Programmed cell death (apoptosis) is a beneficial process by which biochemical processes signal the cell to alter its characteristics (morphology) and die. Apoptosis is what allows fingers and toes to separate, because the cells between the digits die. It is unlike necrosis, which is a form of traumatic cell death resulting from an injury. Apoptosis is a huge area of study in biology and medicine, because the inhibition of the apoptotic pathway can lead to a number of cancers, autoimmune diseases, inflammatory diseases, and viral infections.
The way it works is, cells release an intracellular apoptotic signal in response to a stress. There are two ways in which this signal is received: either by affecting mitochondrial function (intrinsic), or through directly passing the signal to the apoptotic mechanisms (extrinsic). The mitochondrion is the part of the cell that is responsible for aerobic respiration and for essentially making all the energy that your cells require to survive. If signals are received that alter its function, this tells the cell that it is essentially committing suicide and triggers the apoptotic mechanism. On the other hand, passing the signal directly onto the apoptotic mechanisms, in a process called signal transduction - which is basically like a relay race through the cell passing on a signal from one protein to another - by-passes the mitochondrial step.
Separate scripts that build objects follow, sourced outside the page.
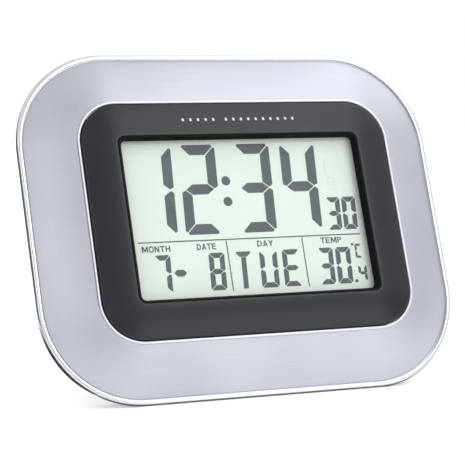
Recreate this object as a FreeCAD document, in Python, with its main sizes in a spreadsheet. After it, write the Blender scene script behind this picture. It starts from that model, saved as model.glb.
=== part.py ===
import FreeCAD, Part
import Sketcher
import math
import os
import re

# Radio-controlled digital clock, standing on a table on its fold-out leg, in millimetres.
# Clock frame: x to the viewer's right, y up the face, z out of the face towards the viewer.
# z = 0 is the level of the dark bezel's outer edge. The whole clock is then leaned back and
# stood on the table, so that +Z is up and the origin is the middle of the base.

doc = FreeCAD.newDocument("RadioClock")

sizes = {
    # Case
    "caseWidth": 230.0,
    "caseHeight": 182.0,
    "caseRadius": 51.0,
    "seamDepth": 13.0,
    "seamGap": 0.1,
    # Silver front frame
    "rimWidth": 2.75,
    "rimCrest": 9.2,
    "rimThickness": 3.2,
    "rimRounding": 1.5,
    "skirtInset": 1.3,
    "skirtWall": 2.7,
    "skirtOverlap": 0.4,
    "frameWall": 2.3,
    "collarDrop": 0.8,
    "collarWall": 2.25,
    "collarDepth": 8.0,
    "ledgeDepth": 4.0,
    "frameBossReach": 4.6,
    "frameBoss": 3.5,
    "pilotFloor": 1.0,
    "bossCover": 0.2,
    # Brushed fascia ring
    "fasciaGap": 0.5,
    "fasciaSeatGap": 0.2,
    "fasciaThickness": 1.3,
    "fasciaDepth": 10.0,
    "fasciaRise": 0.2,
    "fasciaCrown": 1.1,
    "fasciaRounding": 0.5,
    # Dark bezel
    "bezelWidth": 170.0,
    "bezelHeight": 121.4,
    "bezelRadius": 20.7,
    "bezelGap": 0.3,
    "bezelWall": 2.2,
    "bezelEdge": 0.6,
    "bezelRise": 4.0,
    "bezelRounding": 1.1,
    "postOverlap": 0.3,
    "windowWidth": 134.0,
    "windowHeight": 86.0,
    "windowRadius": 4.0,
    # Black window mask
    "maskSlopeX": 2.85,
    "maskSlopeY": 2.2,
    "viewRadius": 2.6,
    "maskGap": 0.1,
    "maskRim": 0.5,
    "maskLip": 0.6,
    "maskFlange": 5.0,
    "maskFlangeRise": 0.5,
    # Lens and display cell
    "stackGap": 0.1,
    "lensThickness": 0.8,
    "lensMargin": 3.2,
    "polariserThickness": 0.2,
    "polariserMargin": 2.0,
    "glassThickness": 0.7,
    "glassMargin": 4.85,
    "glassLedge": 2.8,
    "segmentThickness": 0.1,
    "reflectorThickness": 0.2,
    # Display holder and the rubber connectors
    "holderWall": 2.6,
    "holderFit": 0.2,
    "holderBase": 2.0,
    "holderMargin": 12.0,
    "connectorWidth": 1.8,
    "connectorInset": 0.6,
    # Main circuit board
    "boardMarginX": 2.8,
    "boardMarginY": 8.5,
    "boardThickness": 1.6,
    "boardHole": 1.3,
    "postRadius": 3.0,
    "postInsetX": 4.0,
    "postInsetY": 8.0,
    "screwShank": 0.95,
    "screwHole": 1.0,
    "screwHead": 2.0,
    "screwHeadHeight": 1.3,
    "screwLength": 5.0,
    "crossLong": 1.24,
    "crossShort": 0.28,
    # Parts on the main board
    "chipX": -30.0,
    "chipY": -20.0,
    "chipRadius": 8.0,
    "chipHeight": 1.2,
    "crystalX": -5.0,
    "crystalY": -24.0,
    "crystalRadius": 1.0,
    "crystalLength": 6.0,
    "capacitorX": 40.0,
    "capacitorY": -25.0,
    "capacitorRadius": 2.5,
    "capacitorHeight": 7.0,
    "smallPartLength": 2.0,
    "smallPartWidth": 1.25,
    "smallPartHeight": 0.6,
    "sensorX": 60.0,
    "sensorY": -34.0,
    "sensorWidth": 4.0,
    "sensorHeight": 3.0,
    "sensorReach": 5.5,
    "sensorWire": 0.25,
    "headerY": 7.0,
    "headerPitch": 2.54,
    "headerHeight": 2.5,
    "headerPin": 0.6,
    # Back cover
    "coverInset": 1.5,
    "coverTaper": 13.5,
    "coverRounding": 4.0,
    "coverWall": 2.2,
    "coverEmbed": 0.6,
    "footLand": 0.4,
    "caseScrewInset": 24.8,
    "sideScrewInset": 15.0,
    "caseBoss": 4.0,
    "caseScrewShank": 1.3,
    "caseScrewHole": 1.4,
    "caseScrewClearance": 1.6,
    "caseScrewHead": 2.8,
    "caseScrewHeadHeight": 2.0,
    "counterbore": 3.2,
    "counterboreDepth": 6.0,
    # Keyhole for the wall screw
    "keyholeDrop": 26.0,
    "keyholeHead": 4.5,
    "keyholeNeck": 2.3,
    "keyholeTravel": 9.0,
    "keyholeCavityWidth": 12.0,
    "keyholeCavityHeight": 18.5,
    "keyholeCavityDepth": 8.0,
    "keyholeWall": 2.0,
    "keyholeRoof": 1.0,
    # Fold-out leg
    "legWidth": 54.0,
    "legThickness": 3.2,
    "legAngle": 28.1,
    "legPivotY": 6.0,
    "legPinInset": 2.1,
    "legEdge": 1.0,
    "legHeel": 3.0,
    "legStopGap": 0.1,
    "legSideGap": 1.0,
    "legEndGap": 0.8,
    "legFloorGap": 0.6,
    "legPin": 1.5,
    "legPinFit": 0.1,
    "legPinLength": 3.2,
    "legPanelDepth": 1.0,
    "legPanelMargin": 7.0,
    "legPanelHeight": 22.0,
    "legPanelSpacing": 3.0,
    "recessWall": 2.6,
    "fingerNotch": 18.0,
    "fingerNotchDepth": 3.0,
    # Batteries, two AA cells
    "cellRadius": 7.25,
    "cellLength": 50.5,
    "cellNubRadius": 2.75,
    "cellNubLength": 1.2,
    "cellRounding": 0.8,
    "cellSpacing": 1.1,
    "cellGap": 0.1,
    "cellSideGap": 0.45,
    "cellDoorGap": 0.4,
    "wellSpacing": 2.0,
    "wellBoardGap": 0.3,
    "wellWall": 1.6,
    "wellFloor": 1.2,
    "springLength": 7.4,
    "contactThickness": 0.4,
    "contactWidth": 11.0,
    "contactHeight": 12.0,
    "contactGap": 0.1,
    "tabWidth": 3.0,
    "tabLength": 4.2,
    "springWire": 0.35,
    "springWide": 4.4,
    "springNarrow": 2.4,
    "springTurns": 4,
    # Battery door
    "doorThickness": 1.8,
    "doorLap": 2.2,
    "doorGap": 0.3,
    "doorLedgeGap": 0.1,
    "doorPin": 0.6,
    "doorPinFit": 0.1,
    "doorPinLength": 1.3,
    "doorAxisDepth": 1.1,
    "doorHeel": 0.7,
    "doorHingeDrop": 2.6,
    "doorNotch": 6.0,
    "doorChamfer": 0.3,
    "doorRidgeDepth": 0.5,
    "doorRidgeLength": 15.6,
    "doorRidgeTaper": 1.2,
    "doorRidgeWidth": 0.9,
    "doorRidgePitch": 1.9,
    "doorRidgeInset": 4.0,
    # Buttons and their board
    "buttonX": 62.0,
    "buttonRounding": 0.5,
    "buttonPitch": 14.0,
    "buttonWidth": 12.0,
    "buttonHeight": 7.0,
    "buttonRadius": 2.5,
    "buttonGap": 0.2,
    "buttonProud": 0.8,
    "buttonTravel": 0.7,
    "buttonFlange": 1.0,
    "buttonFlangeHeight": 0.8,
    "keyBoardWidth": 14.0,
    "keyBoardHeight": 92.0,
    "keyBoardRadius": 1.5,
    "keyPostInset": 5.0,
    "keyPostRadius": 2.8,
    "switchSize": 6.0,
    "switchHeight": 3.0,
    "switchPlunger": 1.75,
    "switchPlungerHeight": 0.5,
    "switchGap": 0.1,
    # Vents beside the temperature sensor
    "ventX": 62.0,
    "ventY": -30.0,
    "ventWidth": 18.0,
    "ventHeight": 1.6,
    "ventPitch": 4.4,
    # Radio receiver
    "rodRadius": 4.0,
    "rodLength": 60.0,
    "rodX": 45.0,
    "rodY": 66.0,
    "rodDepth": 14.0,
    "coilRadius": 5.5,
    "coilLength": 20.0,
    "coilFit": 0.1,
    "saddleReach": 23.0,
    "saddleThickness": 4.0,
    "saddleWidth": 12.0,
    "saddleBase": 1.6,
    "saddleMargin": 2.0,
    "saddleMouth": 7.2,
    "receiverX": 33.0,
    "receiverY": 66.0,
    "receiverWidth": 26.0,
    "receiverHeight": 14.0,
    "receiverThickness": 1.2,
    "receiverDepth": 16.0,
    "receiverPost": 2.0,
    "receiverPin": 0.9,
    "receiverPinX": 9.5,
    "receiverPinReach": 0.6,
    "receiverChipWidth": 9.0,
    "receiverChipHeight": 4.0,
    "receiverChipThickness": 1.6,
    "tuningRadius": 1.5,
    "tuningLength": 8.0,
    # Leads
    "leadRadius": 0.5,
    "thinLeadRadius": 0.3,
    "leadDropX": 46.0,
    "linkClearance": 4.0,
    "linkInset": 5.0,
    "linkPitch": 2.0,
    # Liquid crystal pattern
    "patternX": 1.0,
    "patternY": 0.6,
    "digitSlant": 3.0,
    "timeDigitWidth": 19.9,
    "timeDigitHeight": 47.3,
    "timeStroke": 5.4,
    "smallDigitHeight": 17.6,
    "smallDigitWidth": 8.0,
    "rowDigitHeight": 19.4,
    "rowDigitWidth": 8.6,
    "letterWidth": 9.8,
    "tenthWidth": 4.9,
    "tenthHeight": 8.7,
    "unitWidth": 3.8,
    "unitHeight": 7.5,
    "smallStroke": 2.7,
    "tenthStroke": 1.5,
    "unitStroke": 1.15,
    "dashWidth": 6.9,
    "dashHeight": 3.4,
    "ruleThickness": 0.6,
}

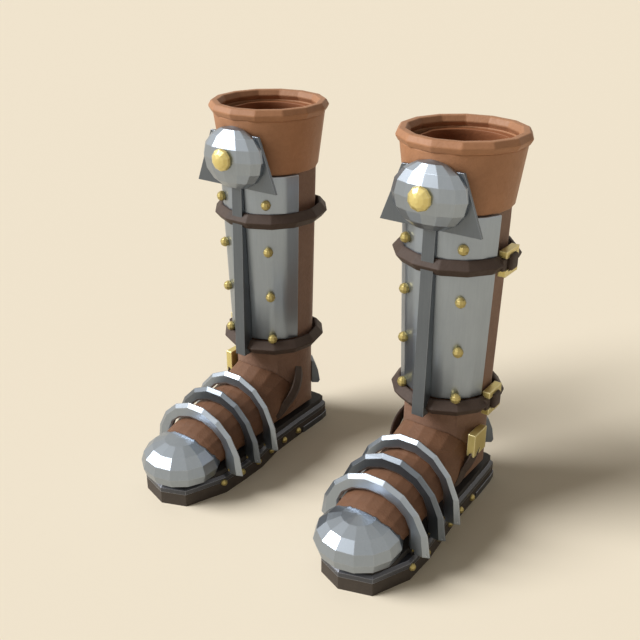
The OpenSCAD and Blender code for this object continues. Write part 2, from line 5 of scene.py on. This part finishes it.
import bmesh
import bpy
import numpy as np
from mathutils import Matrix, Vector


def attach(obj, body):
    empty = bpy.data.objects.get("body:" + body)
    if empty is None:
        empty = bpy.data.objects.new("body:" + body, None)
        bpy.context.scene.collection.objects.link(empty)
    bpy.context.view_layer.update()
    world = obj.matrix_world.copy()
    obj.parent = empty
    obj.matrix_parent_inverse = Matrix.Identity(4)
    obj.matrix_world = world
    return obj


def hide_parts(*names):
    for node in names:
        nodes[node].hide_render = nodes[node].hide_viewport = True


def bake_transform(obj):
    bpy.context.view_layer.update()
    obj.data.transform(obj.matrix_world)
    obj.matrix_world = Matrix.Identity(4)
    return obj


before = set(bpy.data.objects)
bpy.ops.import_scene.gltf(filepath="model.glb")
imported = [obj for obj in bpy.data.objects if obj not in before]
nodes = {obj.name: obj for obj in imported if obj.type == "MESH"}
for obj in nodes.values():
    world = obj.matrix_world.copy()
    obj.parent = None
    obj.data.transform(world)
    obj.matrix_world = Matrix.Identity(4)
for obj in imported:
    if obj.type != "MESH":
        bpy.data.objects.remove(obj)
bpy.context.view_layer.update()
BOOTS = {"left": 1, "right": -1}


# The soles: a thick leather outsole with a worn, dark edge, and the narrower
# welt above the iron. Cut from stiff hide and blackened with age.
def paint(code):
    """A colour written as six hex digits, turned from screen values to linear light."""
    parts = [int(code[i:i + 2], 16) / 255 for i in (0, 2, 4)]
    return [p / 12.92 if p <= 0.04045 else ((p + 0.055) / 1.055) ** 2.4 for p in parts] + [1]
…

Either way, the end-result is the same, and each way can be reversed if cells no longer need to die.
Apoptosis and autophagy are closely linked. Autophagy comes from the Greek "self" and "to eat", so that's pretty self-explanatory. The process of autophagy is when a cell begins to degrade unnecessary or dysfunctional cellular components, which can ensure survival by maintaining cellular energy levels during starvation stress. Sometimes (and this is gross), animals use autophagy to avoid starvation by eating their own limbs.
On the cellular level, autophagy and apoptosis are thought to be opposite pathways, and there are distinct mechanisms through which apoptosis can inhibit autophagy. But the process through which autophagy protects cells against apoptosis is not well understood. Well, a group out of the U.S. recently found a way in which autophagy can control apoptosis and determine cell-fate decisions. This study is being published in Cell in the next few days, but is already available online and is open access which makes me unbelievably happy!
Typically, the point-of-no-return in apoptosis is the point in which mitochondria are broken down, called Mitochondiral Outer Membrane Permeabilization, or MOMP (those cell biologists love their acronyms, so sometimes it's hard to keep up). This group, led by Jacqueline Thorburn, found that autophagy can control apoptosis by regulating the timing of MOMP. They treated HeLa cells with a tumor necrosis factor-related apoptosis inducing ligand (TRAIL), and monitored MOMP using time lapse microscopy, and cells died within 5 minutes. But when autophagy was induced, MOMP still happened, but it was delayed. That's because autophagy regulates the levels of a protein called PUMA (p53 upregulated modulator of apoptosis), which is key in MOMP.
Once apoptosis gets started, cells contract and die fairly quickly. But when autophagy was induced in the cells, cell contraction after MOMP was delayed. When this happened, some of the cells were able to recover after MOMP and display a normal morphology, which is surprising. The more autophagy and PUMA degradation present in the cells, the better the cells were able to recover from MOMP. The use of time lapse microscopy also means that there are videos of this, which the authors included in their supplemental information - and isolated frames are included in the text of the article as figures.
This is time lapse microscopy showing inefficient MOMP and eventual cell recovery and division in cells that were not expressing PUMA. I've also included the relevant part of the in-text figure, so that you can have an idea of what you're looking at. These all come from the paper, so as usual, if you're going to be using any of this, please cite properly.
So what's happening here is that in the first few frames, the mitochondria are undergoing MOMP, but then high autophagy allows the cell to engulf the released mitochondrial proteins, which keeps the rest of apoptosis from occuring, thus allowing the cells to recover and ultimately divide. The authors speculate that this may be the process that allows cancer cells to recover and rescue themselves under stress from chemotherapy, with the implication being that if we can find a way to inhibit autophagy, then maybe we can increase the chance of cancer cell death during treatment.